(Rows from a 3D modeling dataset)

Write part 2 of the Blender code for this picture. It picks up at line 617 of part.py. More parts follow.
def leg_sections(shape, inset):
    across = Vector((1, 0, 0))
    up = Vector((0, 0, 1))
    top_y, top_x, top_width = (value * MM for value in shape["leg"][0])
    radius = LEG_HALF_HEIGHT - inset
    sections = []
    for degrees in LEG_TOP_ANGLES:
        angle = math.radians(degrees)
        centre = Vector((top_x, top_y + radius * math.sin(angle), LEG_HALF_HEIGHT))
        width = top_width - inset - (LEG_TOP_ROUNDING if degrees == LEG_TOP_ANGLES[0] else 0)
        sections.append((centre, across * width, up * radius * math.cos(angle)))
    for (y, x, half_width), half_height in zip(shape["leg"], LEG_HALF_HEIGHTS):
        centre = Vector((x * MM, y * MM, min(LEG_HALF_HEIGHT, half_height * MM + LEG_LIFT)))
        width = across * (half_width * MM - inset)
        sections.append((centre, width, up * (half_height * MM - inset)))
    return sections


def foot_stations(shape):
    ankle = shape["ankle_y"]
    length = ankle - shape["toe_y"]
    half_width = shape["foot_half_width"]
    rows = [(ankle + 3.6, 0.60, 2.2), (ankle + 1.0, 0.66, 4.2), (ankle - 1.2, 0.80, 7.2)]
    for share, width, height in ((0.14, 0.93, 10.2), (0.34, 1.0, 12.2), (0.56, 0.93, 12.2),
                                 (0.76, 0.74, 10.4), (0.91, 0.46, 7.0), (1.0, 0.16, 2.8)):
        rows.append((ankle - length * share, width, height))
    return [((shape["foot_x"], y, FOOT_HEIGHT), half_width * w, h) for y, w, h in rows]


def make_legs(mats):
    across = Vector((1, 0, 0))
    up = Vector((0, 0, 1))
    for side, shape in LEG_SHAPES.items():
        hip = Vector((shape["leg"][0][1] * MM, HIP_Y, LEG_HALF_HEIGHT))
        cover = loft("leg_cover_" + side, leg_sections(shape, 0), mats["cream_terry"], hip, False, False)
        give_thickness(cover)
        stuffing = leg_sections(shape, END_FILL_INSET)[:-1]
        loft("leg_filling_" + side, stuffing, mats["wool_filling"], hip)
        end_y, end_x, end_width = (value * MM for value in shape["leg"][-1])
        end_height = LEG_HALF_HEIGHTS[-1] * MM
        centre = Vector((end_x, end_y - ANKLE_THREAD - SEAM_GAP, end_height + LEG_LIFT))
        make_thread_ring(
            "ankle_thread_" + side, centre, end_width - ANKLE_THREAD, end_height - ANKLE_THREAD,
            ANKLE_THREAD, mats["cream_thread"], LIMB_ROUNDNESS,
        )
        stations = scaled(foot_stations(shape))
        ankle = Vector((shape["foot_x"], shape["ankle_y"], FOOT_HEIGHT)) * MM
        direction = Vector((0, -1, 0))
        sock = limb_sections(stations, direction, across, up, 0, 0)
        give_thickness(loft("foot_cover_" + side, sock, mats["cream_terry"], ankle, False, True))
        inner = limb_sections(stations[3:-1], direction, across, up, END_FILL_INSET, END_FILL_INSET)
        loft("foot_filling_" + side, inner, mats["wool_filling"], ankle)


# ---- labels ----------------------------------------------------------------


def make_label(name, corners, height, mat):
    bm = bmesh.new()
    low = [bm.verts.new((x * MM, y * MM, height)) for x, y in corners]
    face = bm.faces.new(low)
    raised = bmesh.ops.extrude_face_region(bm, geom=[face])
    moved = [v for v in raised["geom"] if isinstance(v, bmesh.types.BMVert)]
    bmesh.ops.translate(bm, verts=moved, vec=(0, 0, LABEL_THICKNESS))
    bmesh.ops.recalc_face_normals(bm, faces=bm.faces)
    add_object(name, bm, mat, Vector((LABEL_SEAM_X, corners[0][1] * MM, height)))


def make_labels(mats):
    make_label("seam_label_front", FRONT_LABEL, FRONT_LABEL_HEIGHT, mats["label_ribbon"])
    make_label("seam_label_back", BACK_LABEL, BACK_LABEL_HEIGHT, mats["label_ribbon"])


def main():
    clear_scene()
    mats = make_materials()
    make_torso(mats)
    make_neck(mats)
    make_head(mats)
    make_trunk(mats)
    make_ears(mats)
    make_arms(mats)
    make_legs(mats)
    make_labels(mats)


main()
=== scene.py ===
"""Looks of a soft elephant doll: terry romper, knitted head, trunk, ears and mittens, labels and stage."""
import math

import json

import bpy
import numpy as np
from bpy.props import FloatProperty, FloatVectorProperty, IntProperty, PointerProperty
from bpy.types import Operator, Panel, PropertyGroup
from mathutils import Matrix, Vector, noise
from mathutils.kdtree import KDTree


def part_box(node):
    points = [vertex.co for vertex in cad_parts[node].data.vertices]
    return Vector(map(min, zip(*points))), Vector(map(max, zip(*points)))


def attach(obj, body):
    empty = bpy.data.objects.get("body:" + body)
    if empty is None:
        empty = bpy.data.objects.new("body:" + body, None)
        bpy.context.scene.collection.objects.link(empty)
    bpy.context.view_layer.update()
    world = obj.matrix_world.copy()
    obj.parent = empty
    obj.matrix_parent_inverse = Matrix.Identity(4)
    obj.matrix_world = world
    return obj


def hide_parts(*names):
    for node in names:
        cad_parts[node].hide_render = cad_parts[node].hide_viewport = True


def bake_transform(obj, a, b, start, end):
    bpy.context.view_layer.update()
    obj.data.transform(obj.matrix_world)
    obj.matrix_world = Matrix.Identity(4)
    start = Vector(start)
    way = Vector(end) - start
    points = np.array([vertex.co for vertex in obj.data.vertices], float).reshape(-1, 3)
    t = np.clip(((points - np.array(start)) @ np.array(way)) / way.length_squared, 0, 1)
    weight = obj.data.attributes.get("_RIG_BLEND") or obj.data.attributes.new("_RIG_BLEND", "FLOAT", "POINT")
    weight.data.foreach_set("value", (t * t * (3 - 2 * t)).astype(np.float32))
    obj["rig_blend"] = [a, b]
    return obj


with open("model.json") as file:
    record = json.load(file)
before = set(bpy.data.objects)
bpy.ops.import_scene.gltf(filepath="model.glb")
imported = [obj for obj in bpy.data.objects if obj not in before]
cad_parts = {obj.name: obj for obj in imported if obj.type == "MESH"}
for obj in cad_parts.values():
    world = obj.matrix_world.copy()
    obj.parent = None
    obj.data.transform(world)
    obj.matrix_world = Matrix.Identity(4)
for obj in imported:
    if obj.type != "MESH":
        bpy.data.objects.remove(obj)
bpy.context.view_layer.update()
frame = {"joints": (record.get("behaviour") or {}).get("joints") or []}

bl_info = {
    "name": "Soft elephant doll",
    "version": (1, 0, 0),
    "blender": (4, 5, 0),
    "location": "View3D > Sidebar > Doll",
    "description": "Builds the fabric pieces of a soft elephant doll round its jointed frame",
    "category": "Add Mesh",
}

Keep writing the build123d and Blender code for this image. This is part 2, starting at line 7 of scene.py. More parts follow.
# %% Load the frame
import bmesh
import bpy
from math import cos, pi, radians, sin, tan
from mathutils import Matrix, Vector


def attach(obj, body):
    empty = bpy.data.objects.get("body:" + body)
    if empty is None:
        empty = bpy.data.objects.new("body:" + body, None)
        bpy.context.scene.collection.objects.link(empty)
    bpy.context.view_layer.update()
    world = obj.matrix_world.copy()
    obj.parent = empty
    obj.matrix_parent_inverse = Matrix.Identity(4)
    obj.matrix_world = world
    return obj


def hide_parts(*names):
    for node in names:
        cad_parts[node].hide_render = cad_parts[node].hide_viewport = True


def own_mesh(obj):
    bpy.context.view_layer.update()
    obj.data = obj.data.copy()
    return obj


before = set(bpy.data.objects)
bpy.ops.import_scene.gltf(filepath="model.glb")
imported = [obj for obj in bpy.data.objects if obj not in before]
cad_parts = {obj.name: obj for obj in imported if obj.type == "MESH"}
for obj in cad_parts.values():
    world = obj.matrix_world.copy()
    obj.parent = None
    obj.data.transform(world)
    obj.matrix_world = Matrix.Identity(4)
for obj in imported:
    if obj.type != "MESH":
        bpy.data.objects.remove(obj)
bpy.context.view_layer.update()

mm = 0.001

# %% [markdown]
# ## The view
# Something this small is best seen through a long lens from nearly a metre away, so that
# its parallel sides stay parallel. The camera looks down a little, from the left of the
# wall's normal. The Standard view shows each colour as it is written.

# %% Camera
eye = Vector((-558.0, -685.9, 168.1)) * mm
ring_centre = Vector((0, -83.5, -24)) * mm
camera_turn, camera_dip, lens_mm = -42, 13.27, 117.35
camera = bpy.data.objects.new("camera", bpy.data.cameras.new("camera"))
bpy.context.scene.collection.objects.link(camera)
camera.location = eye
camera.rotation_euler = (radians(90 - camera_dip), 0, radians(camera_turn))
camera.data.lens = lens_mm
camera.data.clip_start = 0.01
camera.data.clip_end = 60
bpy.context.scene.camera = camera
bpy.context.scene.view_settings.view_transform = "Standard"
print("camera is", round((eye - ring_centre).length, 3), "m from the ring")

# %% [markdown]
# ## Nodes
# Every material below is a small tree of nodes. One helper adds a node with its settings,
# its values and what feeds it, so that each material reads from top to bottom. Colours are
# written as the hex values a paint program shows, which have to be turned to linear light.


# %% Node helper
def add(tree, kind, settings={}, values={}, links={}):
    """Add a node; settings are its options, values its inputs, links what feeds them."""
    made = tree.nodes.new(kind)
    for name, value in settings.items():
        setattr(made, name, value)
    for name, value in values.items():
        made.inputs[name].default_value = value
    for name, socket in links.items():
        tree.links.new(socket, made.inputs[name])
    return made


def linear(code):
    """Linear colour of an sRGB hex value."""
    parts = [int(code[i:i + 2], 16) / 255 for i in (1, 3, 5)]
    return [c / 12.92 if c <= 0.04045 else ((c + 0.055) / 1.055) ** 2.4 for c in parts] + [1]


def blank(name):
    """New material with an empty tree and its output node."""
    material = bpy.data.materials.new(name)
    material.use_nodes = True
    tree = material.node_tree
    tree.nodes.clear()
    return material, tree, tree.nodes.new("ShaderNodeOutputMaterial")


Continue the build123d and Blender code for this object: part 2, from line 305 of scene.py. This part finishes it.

**TASK STATEMENT**
State how many lines of the records hold the string "weight", and nothing else.

**WRITTEN ANSWER**
2